Les mouettes ne crient plus, elles chantent

« Lorsqu’elles se frôlent, certaines solitudes ont beaucoup à se dire. »

     Le titre du dernier roman de Pier Paolo Corciulo, Le cri des mouettes, paru aux éditions PLF, promettait avant la lecture la mer et des vagues, ainsi que des airs d’Italie, qui font écho aux racines de l’auteur. Après son recueil de poésie franco-italienne Les Nuits ailleurs, qui lui fait remporter le prix « Salve nosciu » en 2013, Pier Paolo Corciulo déploie dans son dernier récit les thèmes de la quête de l’identité, de l’oubli et de l’errance. Et si la quatrième de couverture ne promettait rien, l’on est agréablement conquis par la tournure du récit, qui se lit comme un livre de voyage. Dans ce roman, on retrouve effectivement le sud, et on s’imagine y être, au bord de la mer, sous le soleil. C’est ce que l’on ressent à la fin de l’histoire, mais encore faut-il y arriver, car les remous de la première partie laissent quelque peu désemparé.

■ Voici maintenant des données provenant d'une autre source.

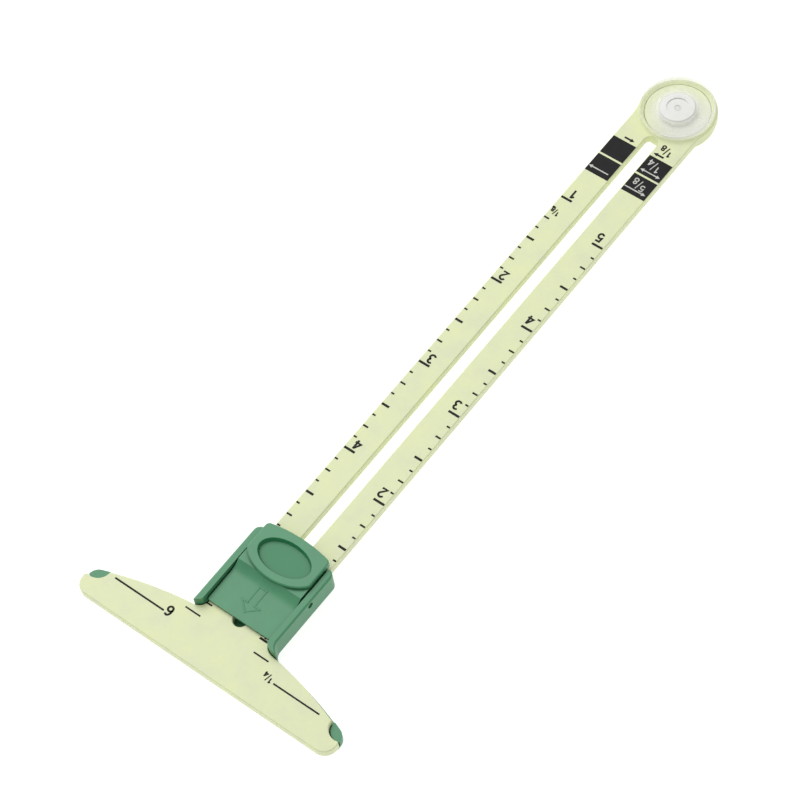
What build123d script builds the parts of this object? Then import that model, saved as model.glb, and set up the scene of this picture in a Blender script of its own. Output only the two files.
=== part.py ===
"""A sliding gauge for sewing: a slotted, printed blade with a T-head, a green
slider with arms of its own and a rocking lock button, and a clear compass
anchor at the round end.

Frame: origin on the middle of the blade's flat edge, X along that edge, Y up
the stem to the round end, Z out of the printed face. Millimetres.
"""
import os

from build123d import *

os.makedirs("parts", exist_ok=True)

# Inch marks of the printed scale, which several places line up with
inch = 25.4
largest_circle = 6.0 * inch
scale_start_to_needle = 7.25

# Blade
blade_thickness = 2.0
stem_width = 0.625 * inch
slot_width = 0.125 * inch
slot_low_y = 13.6
slot_end_wall = 1.3
head_span = 66.0
head_crown_y = 11.6
head_end_height = 5.2
head_lower_corner = 2.9
head_upper_corner = 3.0
neck_radius = 2.6
notch_inset = 1.25
notch_y = 6.7
notch_radius = 2.9
notch_lip_radius = 0.5
end_radius = 8.8
end_blend_radius = 12.0
recess_radius = 7.4
recess_depth = 1.1
anchor_hole_radius = 4.6
blade_edge_break = 0.2

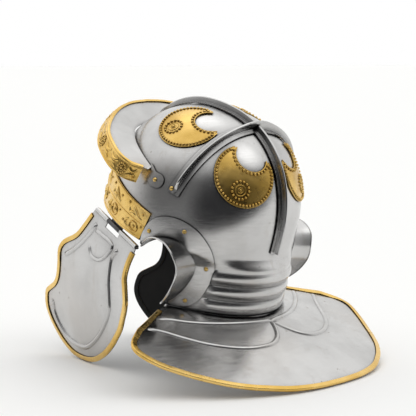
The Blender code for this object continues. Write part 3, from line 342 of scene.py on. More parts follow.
SHARP_ANGLE = math.radians(32.0)
BLACK_FACING = 0.35

# Colours of the metals
STEEL_CLEAN = (0.60, 0.595, 0.59)
STEEL_DEEP = (0.48, 0.475, 0.47)
STEEL_WARM = (0.52, 0.48, 0.44)
STEEL_STREAK = (0.40, 0.36, 0.32)
STEEL_SPOT = (0.16, 0.13, 0.10)
# Near black laid into corners, gaps between pieces and beside raised work as painted shade
STEEL_CREVICE_SHADE = (0.035, 0.035, 0.037)
# columns: clean, deep, dark for grime specks and for patina and painted shade in hollows and beside raised
# work
BRASS_COLOURS = ((0.84, 0.58, 0.20), (0.68, 0.43, 0.10), (0.13, 0.065, 0.015))
OLD_BRASS_COLOURS = ((0.78, 0.53, 0.17), (0.54, 0.34, 0.08), (0.10, 0.05, 0.012))

# Brightness of the room round the helmet
ROOM_SIDE = (0.20, 0.20, 0.20)
ROOM_BACKDROP = (1.0, 1.0, 0.99)
ROOM_CEILING = (1.22, 1.22, 1.21)
ROOM_DARK = (0.03, 0.03, 0.032)
ROOM_LAMP = (1.9, 1.9, 1.88)

# Studio
FLOOR_BACK = 20.0
FLOOR_SIDE = 20.0
FLOOR_FRONT = 0.38
BACKDROP_WAY = (-0.759, -0.651, 0.10)
DARK_WAY = (0.50, 0.86, -0.12)
LAMP_WAYS = ((-0.267, 0.599, 0.755), (-0.349, -0.337, 0.875))

# Camera at the photograph's angle
CAMERA_PLACE = Vector((1.2342, 1.0574, 0.3409))
CAMERA_RIGHT = Vector((-0.65101, 0.75906, -0.00331))
CAMERA_UP = Vector((-0.08392, -0.06764, 0.99417))
CAMERA_BACK = Vector((0.75441, 0.64750, 0.10773))
CAMERA_LENS = 133.233
CAMERA_SENSOR = 36.0


# Numbers and curves

def smooth_step(value):
    held = min(max(value, 0.0), 1.0)
    return held * held * (3.0 - 2.0 * held)


def mix(start, end, share):
    return start + (end - start) * share


def solve(function, low, high, turns=50):
    """Value between low and high where a rising or falling function passes zero."""
    rising = function(high) > function(low)
    for _ in range(turns):
        middle = 0.5 * (low + high)
        if (function(middle) > 0.0) == rising:
            high = middle
        else:
            low = middle
    return 0.5 * (low + high)


def curve_through(rows, share):
    """Smooth curve through table rows, read at a share from 0 to 1 of the rows."""
    place = min(max(share, 0.0), 1.0) * (len(rows) - 1)
    index = min(int(place), len(rows) - 2)
    part = place - index
    before = rows[max(index - 1, 0)]
    start = rows[index]
    end = rows[index + 1]
    after = rows[min(index + 2, len(rows) - 1)]
    values = []
    for p0, p1, p2, p3 in zip(before, start, end, after):
        slope_start = 0.5 * (p2 - p0)
        slope_end = 0.5 * (p3 - p1)
        cube = 2.0 * p1 - 2.0 * p2 + slope_start + slope_end
        square = -3.0 * p1 + 3.0 * p2 - 2.0 * slope_start - slope_end
        values.append(p1 + part * (slope_start + part * (square + part * cube)))
    return values


def mirrored(point, side):
    return Vector((point[0] * side, point[1], point[2]))


def square_to(way, axis):
    """The part of a direction that is square to an axis, with length 1."""
    return (way - axis * way.dot(axis)).normalized()


def frame_matrix(axes, place):
    """Matrix of a frame from its three axes and its origin."""
    turned = Matrix(axes).transposed().to_4x4()
    turned.translation = place
    return turned


# The bowl's outer skin

def plan_reach(across, along):
    """Reach of a plan place from the middle, in shares of the bowl's half sizes: 1 on the widest plan."""
    return (abs(across) ** BOWL_PLAN_POWER + abs(along) ** BOWL_PLAN_POWER) ** (1.0 / BOWL_PLAN_POWER)


def plan_shares(angle):
    cosine = math.cos(angle)
    sine = math.sin(angle)
    reach = plan_reach(cosine, sine)
    return cosine / reach, sine / reach


def rib_bulge(level):
    """Rounded rolls across the nape, from the first rib down to the lower edge."""
    first = -RIB_START_SHARE * NAPE_DEPTH
    if level >= first:
        return 0.0
    place = (first - level) / (NAPE_DEPTH + first) * RIB_COUNT
    if place >= RIB_COUNT:
        return 0.0
    return RIB_RELIEF * math.sin(math.pi * (place - int(place))) ** RIB_ROUNDNESS


def nape_blend(angle, level):
    rear = smooth_step(math.sin(angle) / NAPE_REAR_SINE)
    flare = -level / (RIB_START_SHARE * NAPE_DEPTH)
    return rear * smooth_step((flare - NAPE_FLARE_START) / (1.0 - NAPE_FLARE_START))


def skin(angle, level):
    """Point on the bowl's outer skin: plan angle from the left side, level up from the widest plan."""
    across, along = plan_shares(angle)
    shrink = 1.0
    if level > 0.0:
        shrink = (1.0 - min(level / BOWL_HEIGHT, 1.0) ** BOWL_DOME_POWER) ** (1.0 / BOWL_DOME_POWER)
    blend = nape_blend(angle, level)
    side_sine = mix(RIB_SIDE_SINE, RIB_LOW_SIDE_SINE, min(max(-level / NAPE_DEPTH, 0.0), 1.0))
    bulge = rib_bulge(level) * smooth_step((math.sin(angle) - side_sine) / RIB_FADE_SINE)
    half_width = mix(BOWL_HALF_WIDTH, NAPE_HALF_WIDTH, blend) + bulge
    half_length = mix(BOWL_HALF_LENGTH, NAPE_HALF_LENGTH, blend) + bulge
    y = shrink * half_length * along + NAPE_SHIFT * blend
    return Vector((shrink * half_width * across, y, level + NAPE_TILT * y * blend))


def dome_normal(point):
    """Outward direction on the crown, from the gradient of its power surface."""
    across = abs(point.x) / BOWL_HALF_WIDTH
    along = abs(point.y) / BOWL_HALF_LENGTH
    reach = plan_reach(across, along)
    scale = reach ** (BOWL_DOME_POWER - BOWL_PLAN_POWER)
    slope_x = math.copysign(across ** (BOWL_PLAN_POWER - 1.0) / BOWL_HALF_WIDTH, point.x) * scale
    slope_y = math.copysign(along ** (BOWL_PLAN_POWER - 1.0) / BOWL_HALF_LENGTH, point.y) * scale
    slope_z = (max(point.z, 0.0) / BOWL_HEIGHT) ** (BOWL_DOME_POWER - 1.0) / BOWL_HEIGHT
    return Vector((slope_x, slope_y, slope_z)).normalized()


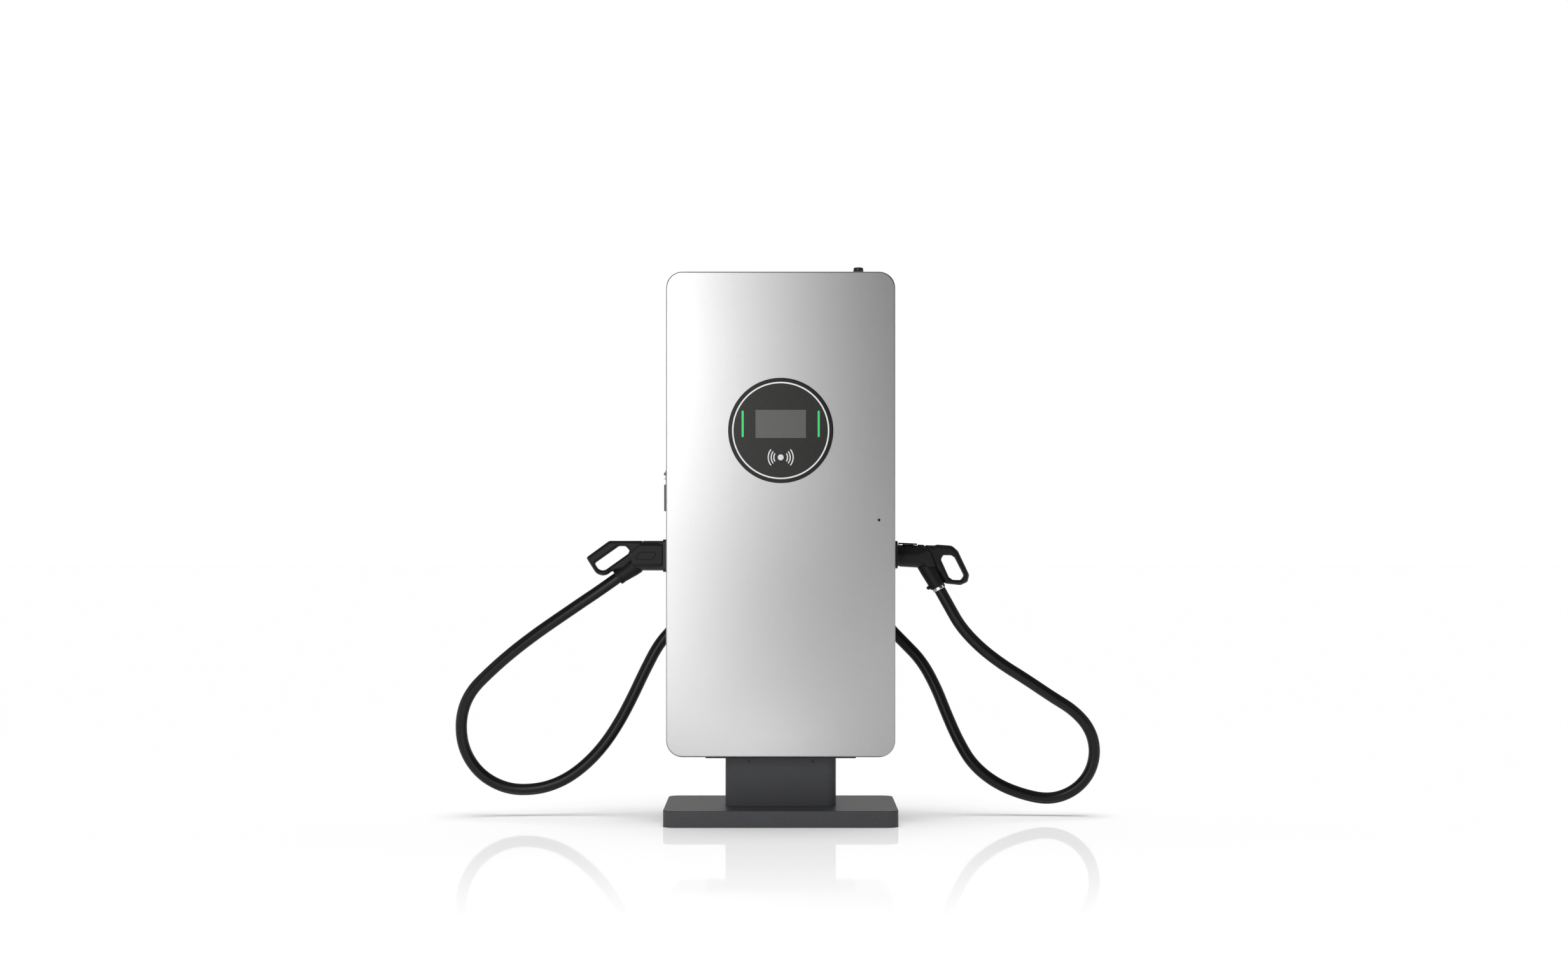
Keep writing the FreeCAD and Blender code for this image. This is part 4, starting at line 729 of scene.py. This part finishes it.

     L’histoire en elle-même est simple : le narrateur, Adrien, se réveille seul d’un coma, sans rien d’autre qu’un recueil de poésie italienne d’un dénommé Alessandro Lipari. Il a perdu la mémoire, et à travers cette perte, ce sont toutes ses envies, son passé et finalement sa raison de vivre qui ont disparu avec son identité. Son seul soutien, c’est ce livre de poésie dont les vers parlent à son âme et semblent vouloir le transporter ailleurs – vers la bonne destination ? En recherchant des informations sur l’auteur, c’est son identité à lui qu’il retrouve lorsqu’il entre dans une librairie. Le récit bascule à mesure que la mémoire lui revient, dont le premier souvenir est la noyade de sa femme. Et si le gouffre du deuil l’emporte à nouveau, il n’a pourtant pas récupéré tous ses souvenirs. Il se décide alors à partir pour l’Italie, à la recherche du poète mystérieux.

     C’est notre principal regret, mais il n’est pas bien grand : il faut un certain temps pour entrer dans le récit. Le début est d’un style inégal, lent comme les premières pages, laissées intentionnellement presque blanches pour symboliser cette perte de mémoire, ce vide entretenu tant par la perte des souvenirs d’Adrien que par la disparition de sa femme. Entre les questionnements sans fin, le fouillis des pensées du narrateur et sa détresse, qui sont à l’image de ses déambulations dans les ruelles de Neuchâtel, le lecteur reste déboussolé. Mais quand vient le temps où, enfin, le narrateur se décide à partir pour le sud, nous sommes plus qu’heureux d’embarquer avec lui à bord du train Lausanne-Milan. Le soleil arrive enfin, et il vient réchauffer les phrases de Corciulo, qui se délient et trouvent un rythme plus agréable, plus doux, car l’espoir pointe peu à peu. Mais si Adrien croit que trouver l’auteur lui apportera des réponses, nous savons ce qu’il recherche : ce n’est pas tant retrouver ses souvenirs qui importent, mais la façon dont il parviendra à les affronter, pour enfin vivre en paix. 

     Le cri des mouettes, c’est finalement l’histoire assez simple et belle, d’une rencontre de deux hommes à qui la vie a tout pris. Lipari était autrefois un jeune poète plein d’avenir, mais il est à présent un vieux Lupo di mare… Car dans la solitude, « l’absence s’écrit mais ne se crie pas ». Leur rencontre, dans ce petit port des Pouilles, les sauve. Ce récit, c’est comprendre que lorsqu’on tombe, on peut tomber bien bas ; mais finalement, à toucher le fond du gouffre, on comprend qu’il nous est possible de remonter de là. Ce sursaut de vie trouve son élan premier dans la poésie, qui parvient à faire respirer à nouveau Adrien et Lipari : 

« Je dis souvent que la poésie est chose désuète, qu’elle est dépassée de mode, et que le monde d’aujourd’hui n’en tient plus compte […] Mais si la poésie permet à une personne de retrouver sa voie au milieu du brouillard, si la poésie permet de se réconcilier avec soi-même et de reprendre goût à la vie, si la poésie sert à tout cela même pour une seule âme, alors peut-être est-elle encore utile ? »

Le cri des mouettes raconte une série de quêtes, celle de l’identité d’abord, mais aussi du sens de la vie, de la famille, et de la redécouverte de l’amour. Et puis finalement, « lorsqu’elles se frôlent, certaines solitudes ont beaucoup à se dire ». Et c’est ce qui se passe. Roman sensible aux airs de poésie, la fin laisse le lecteur rêveur, et de nouveau confiant en la vie.


Pier Paolo Corciulo, Le cri des mouettes, Fribourg, PLF, 2022, 132 pages, 20 CHF.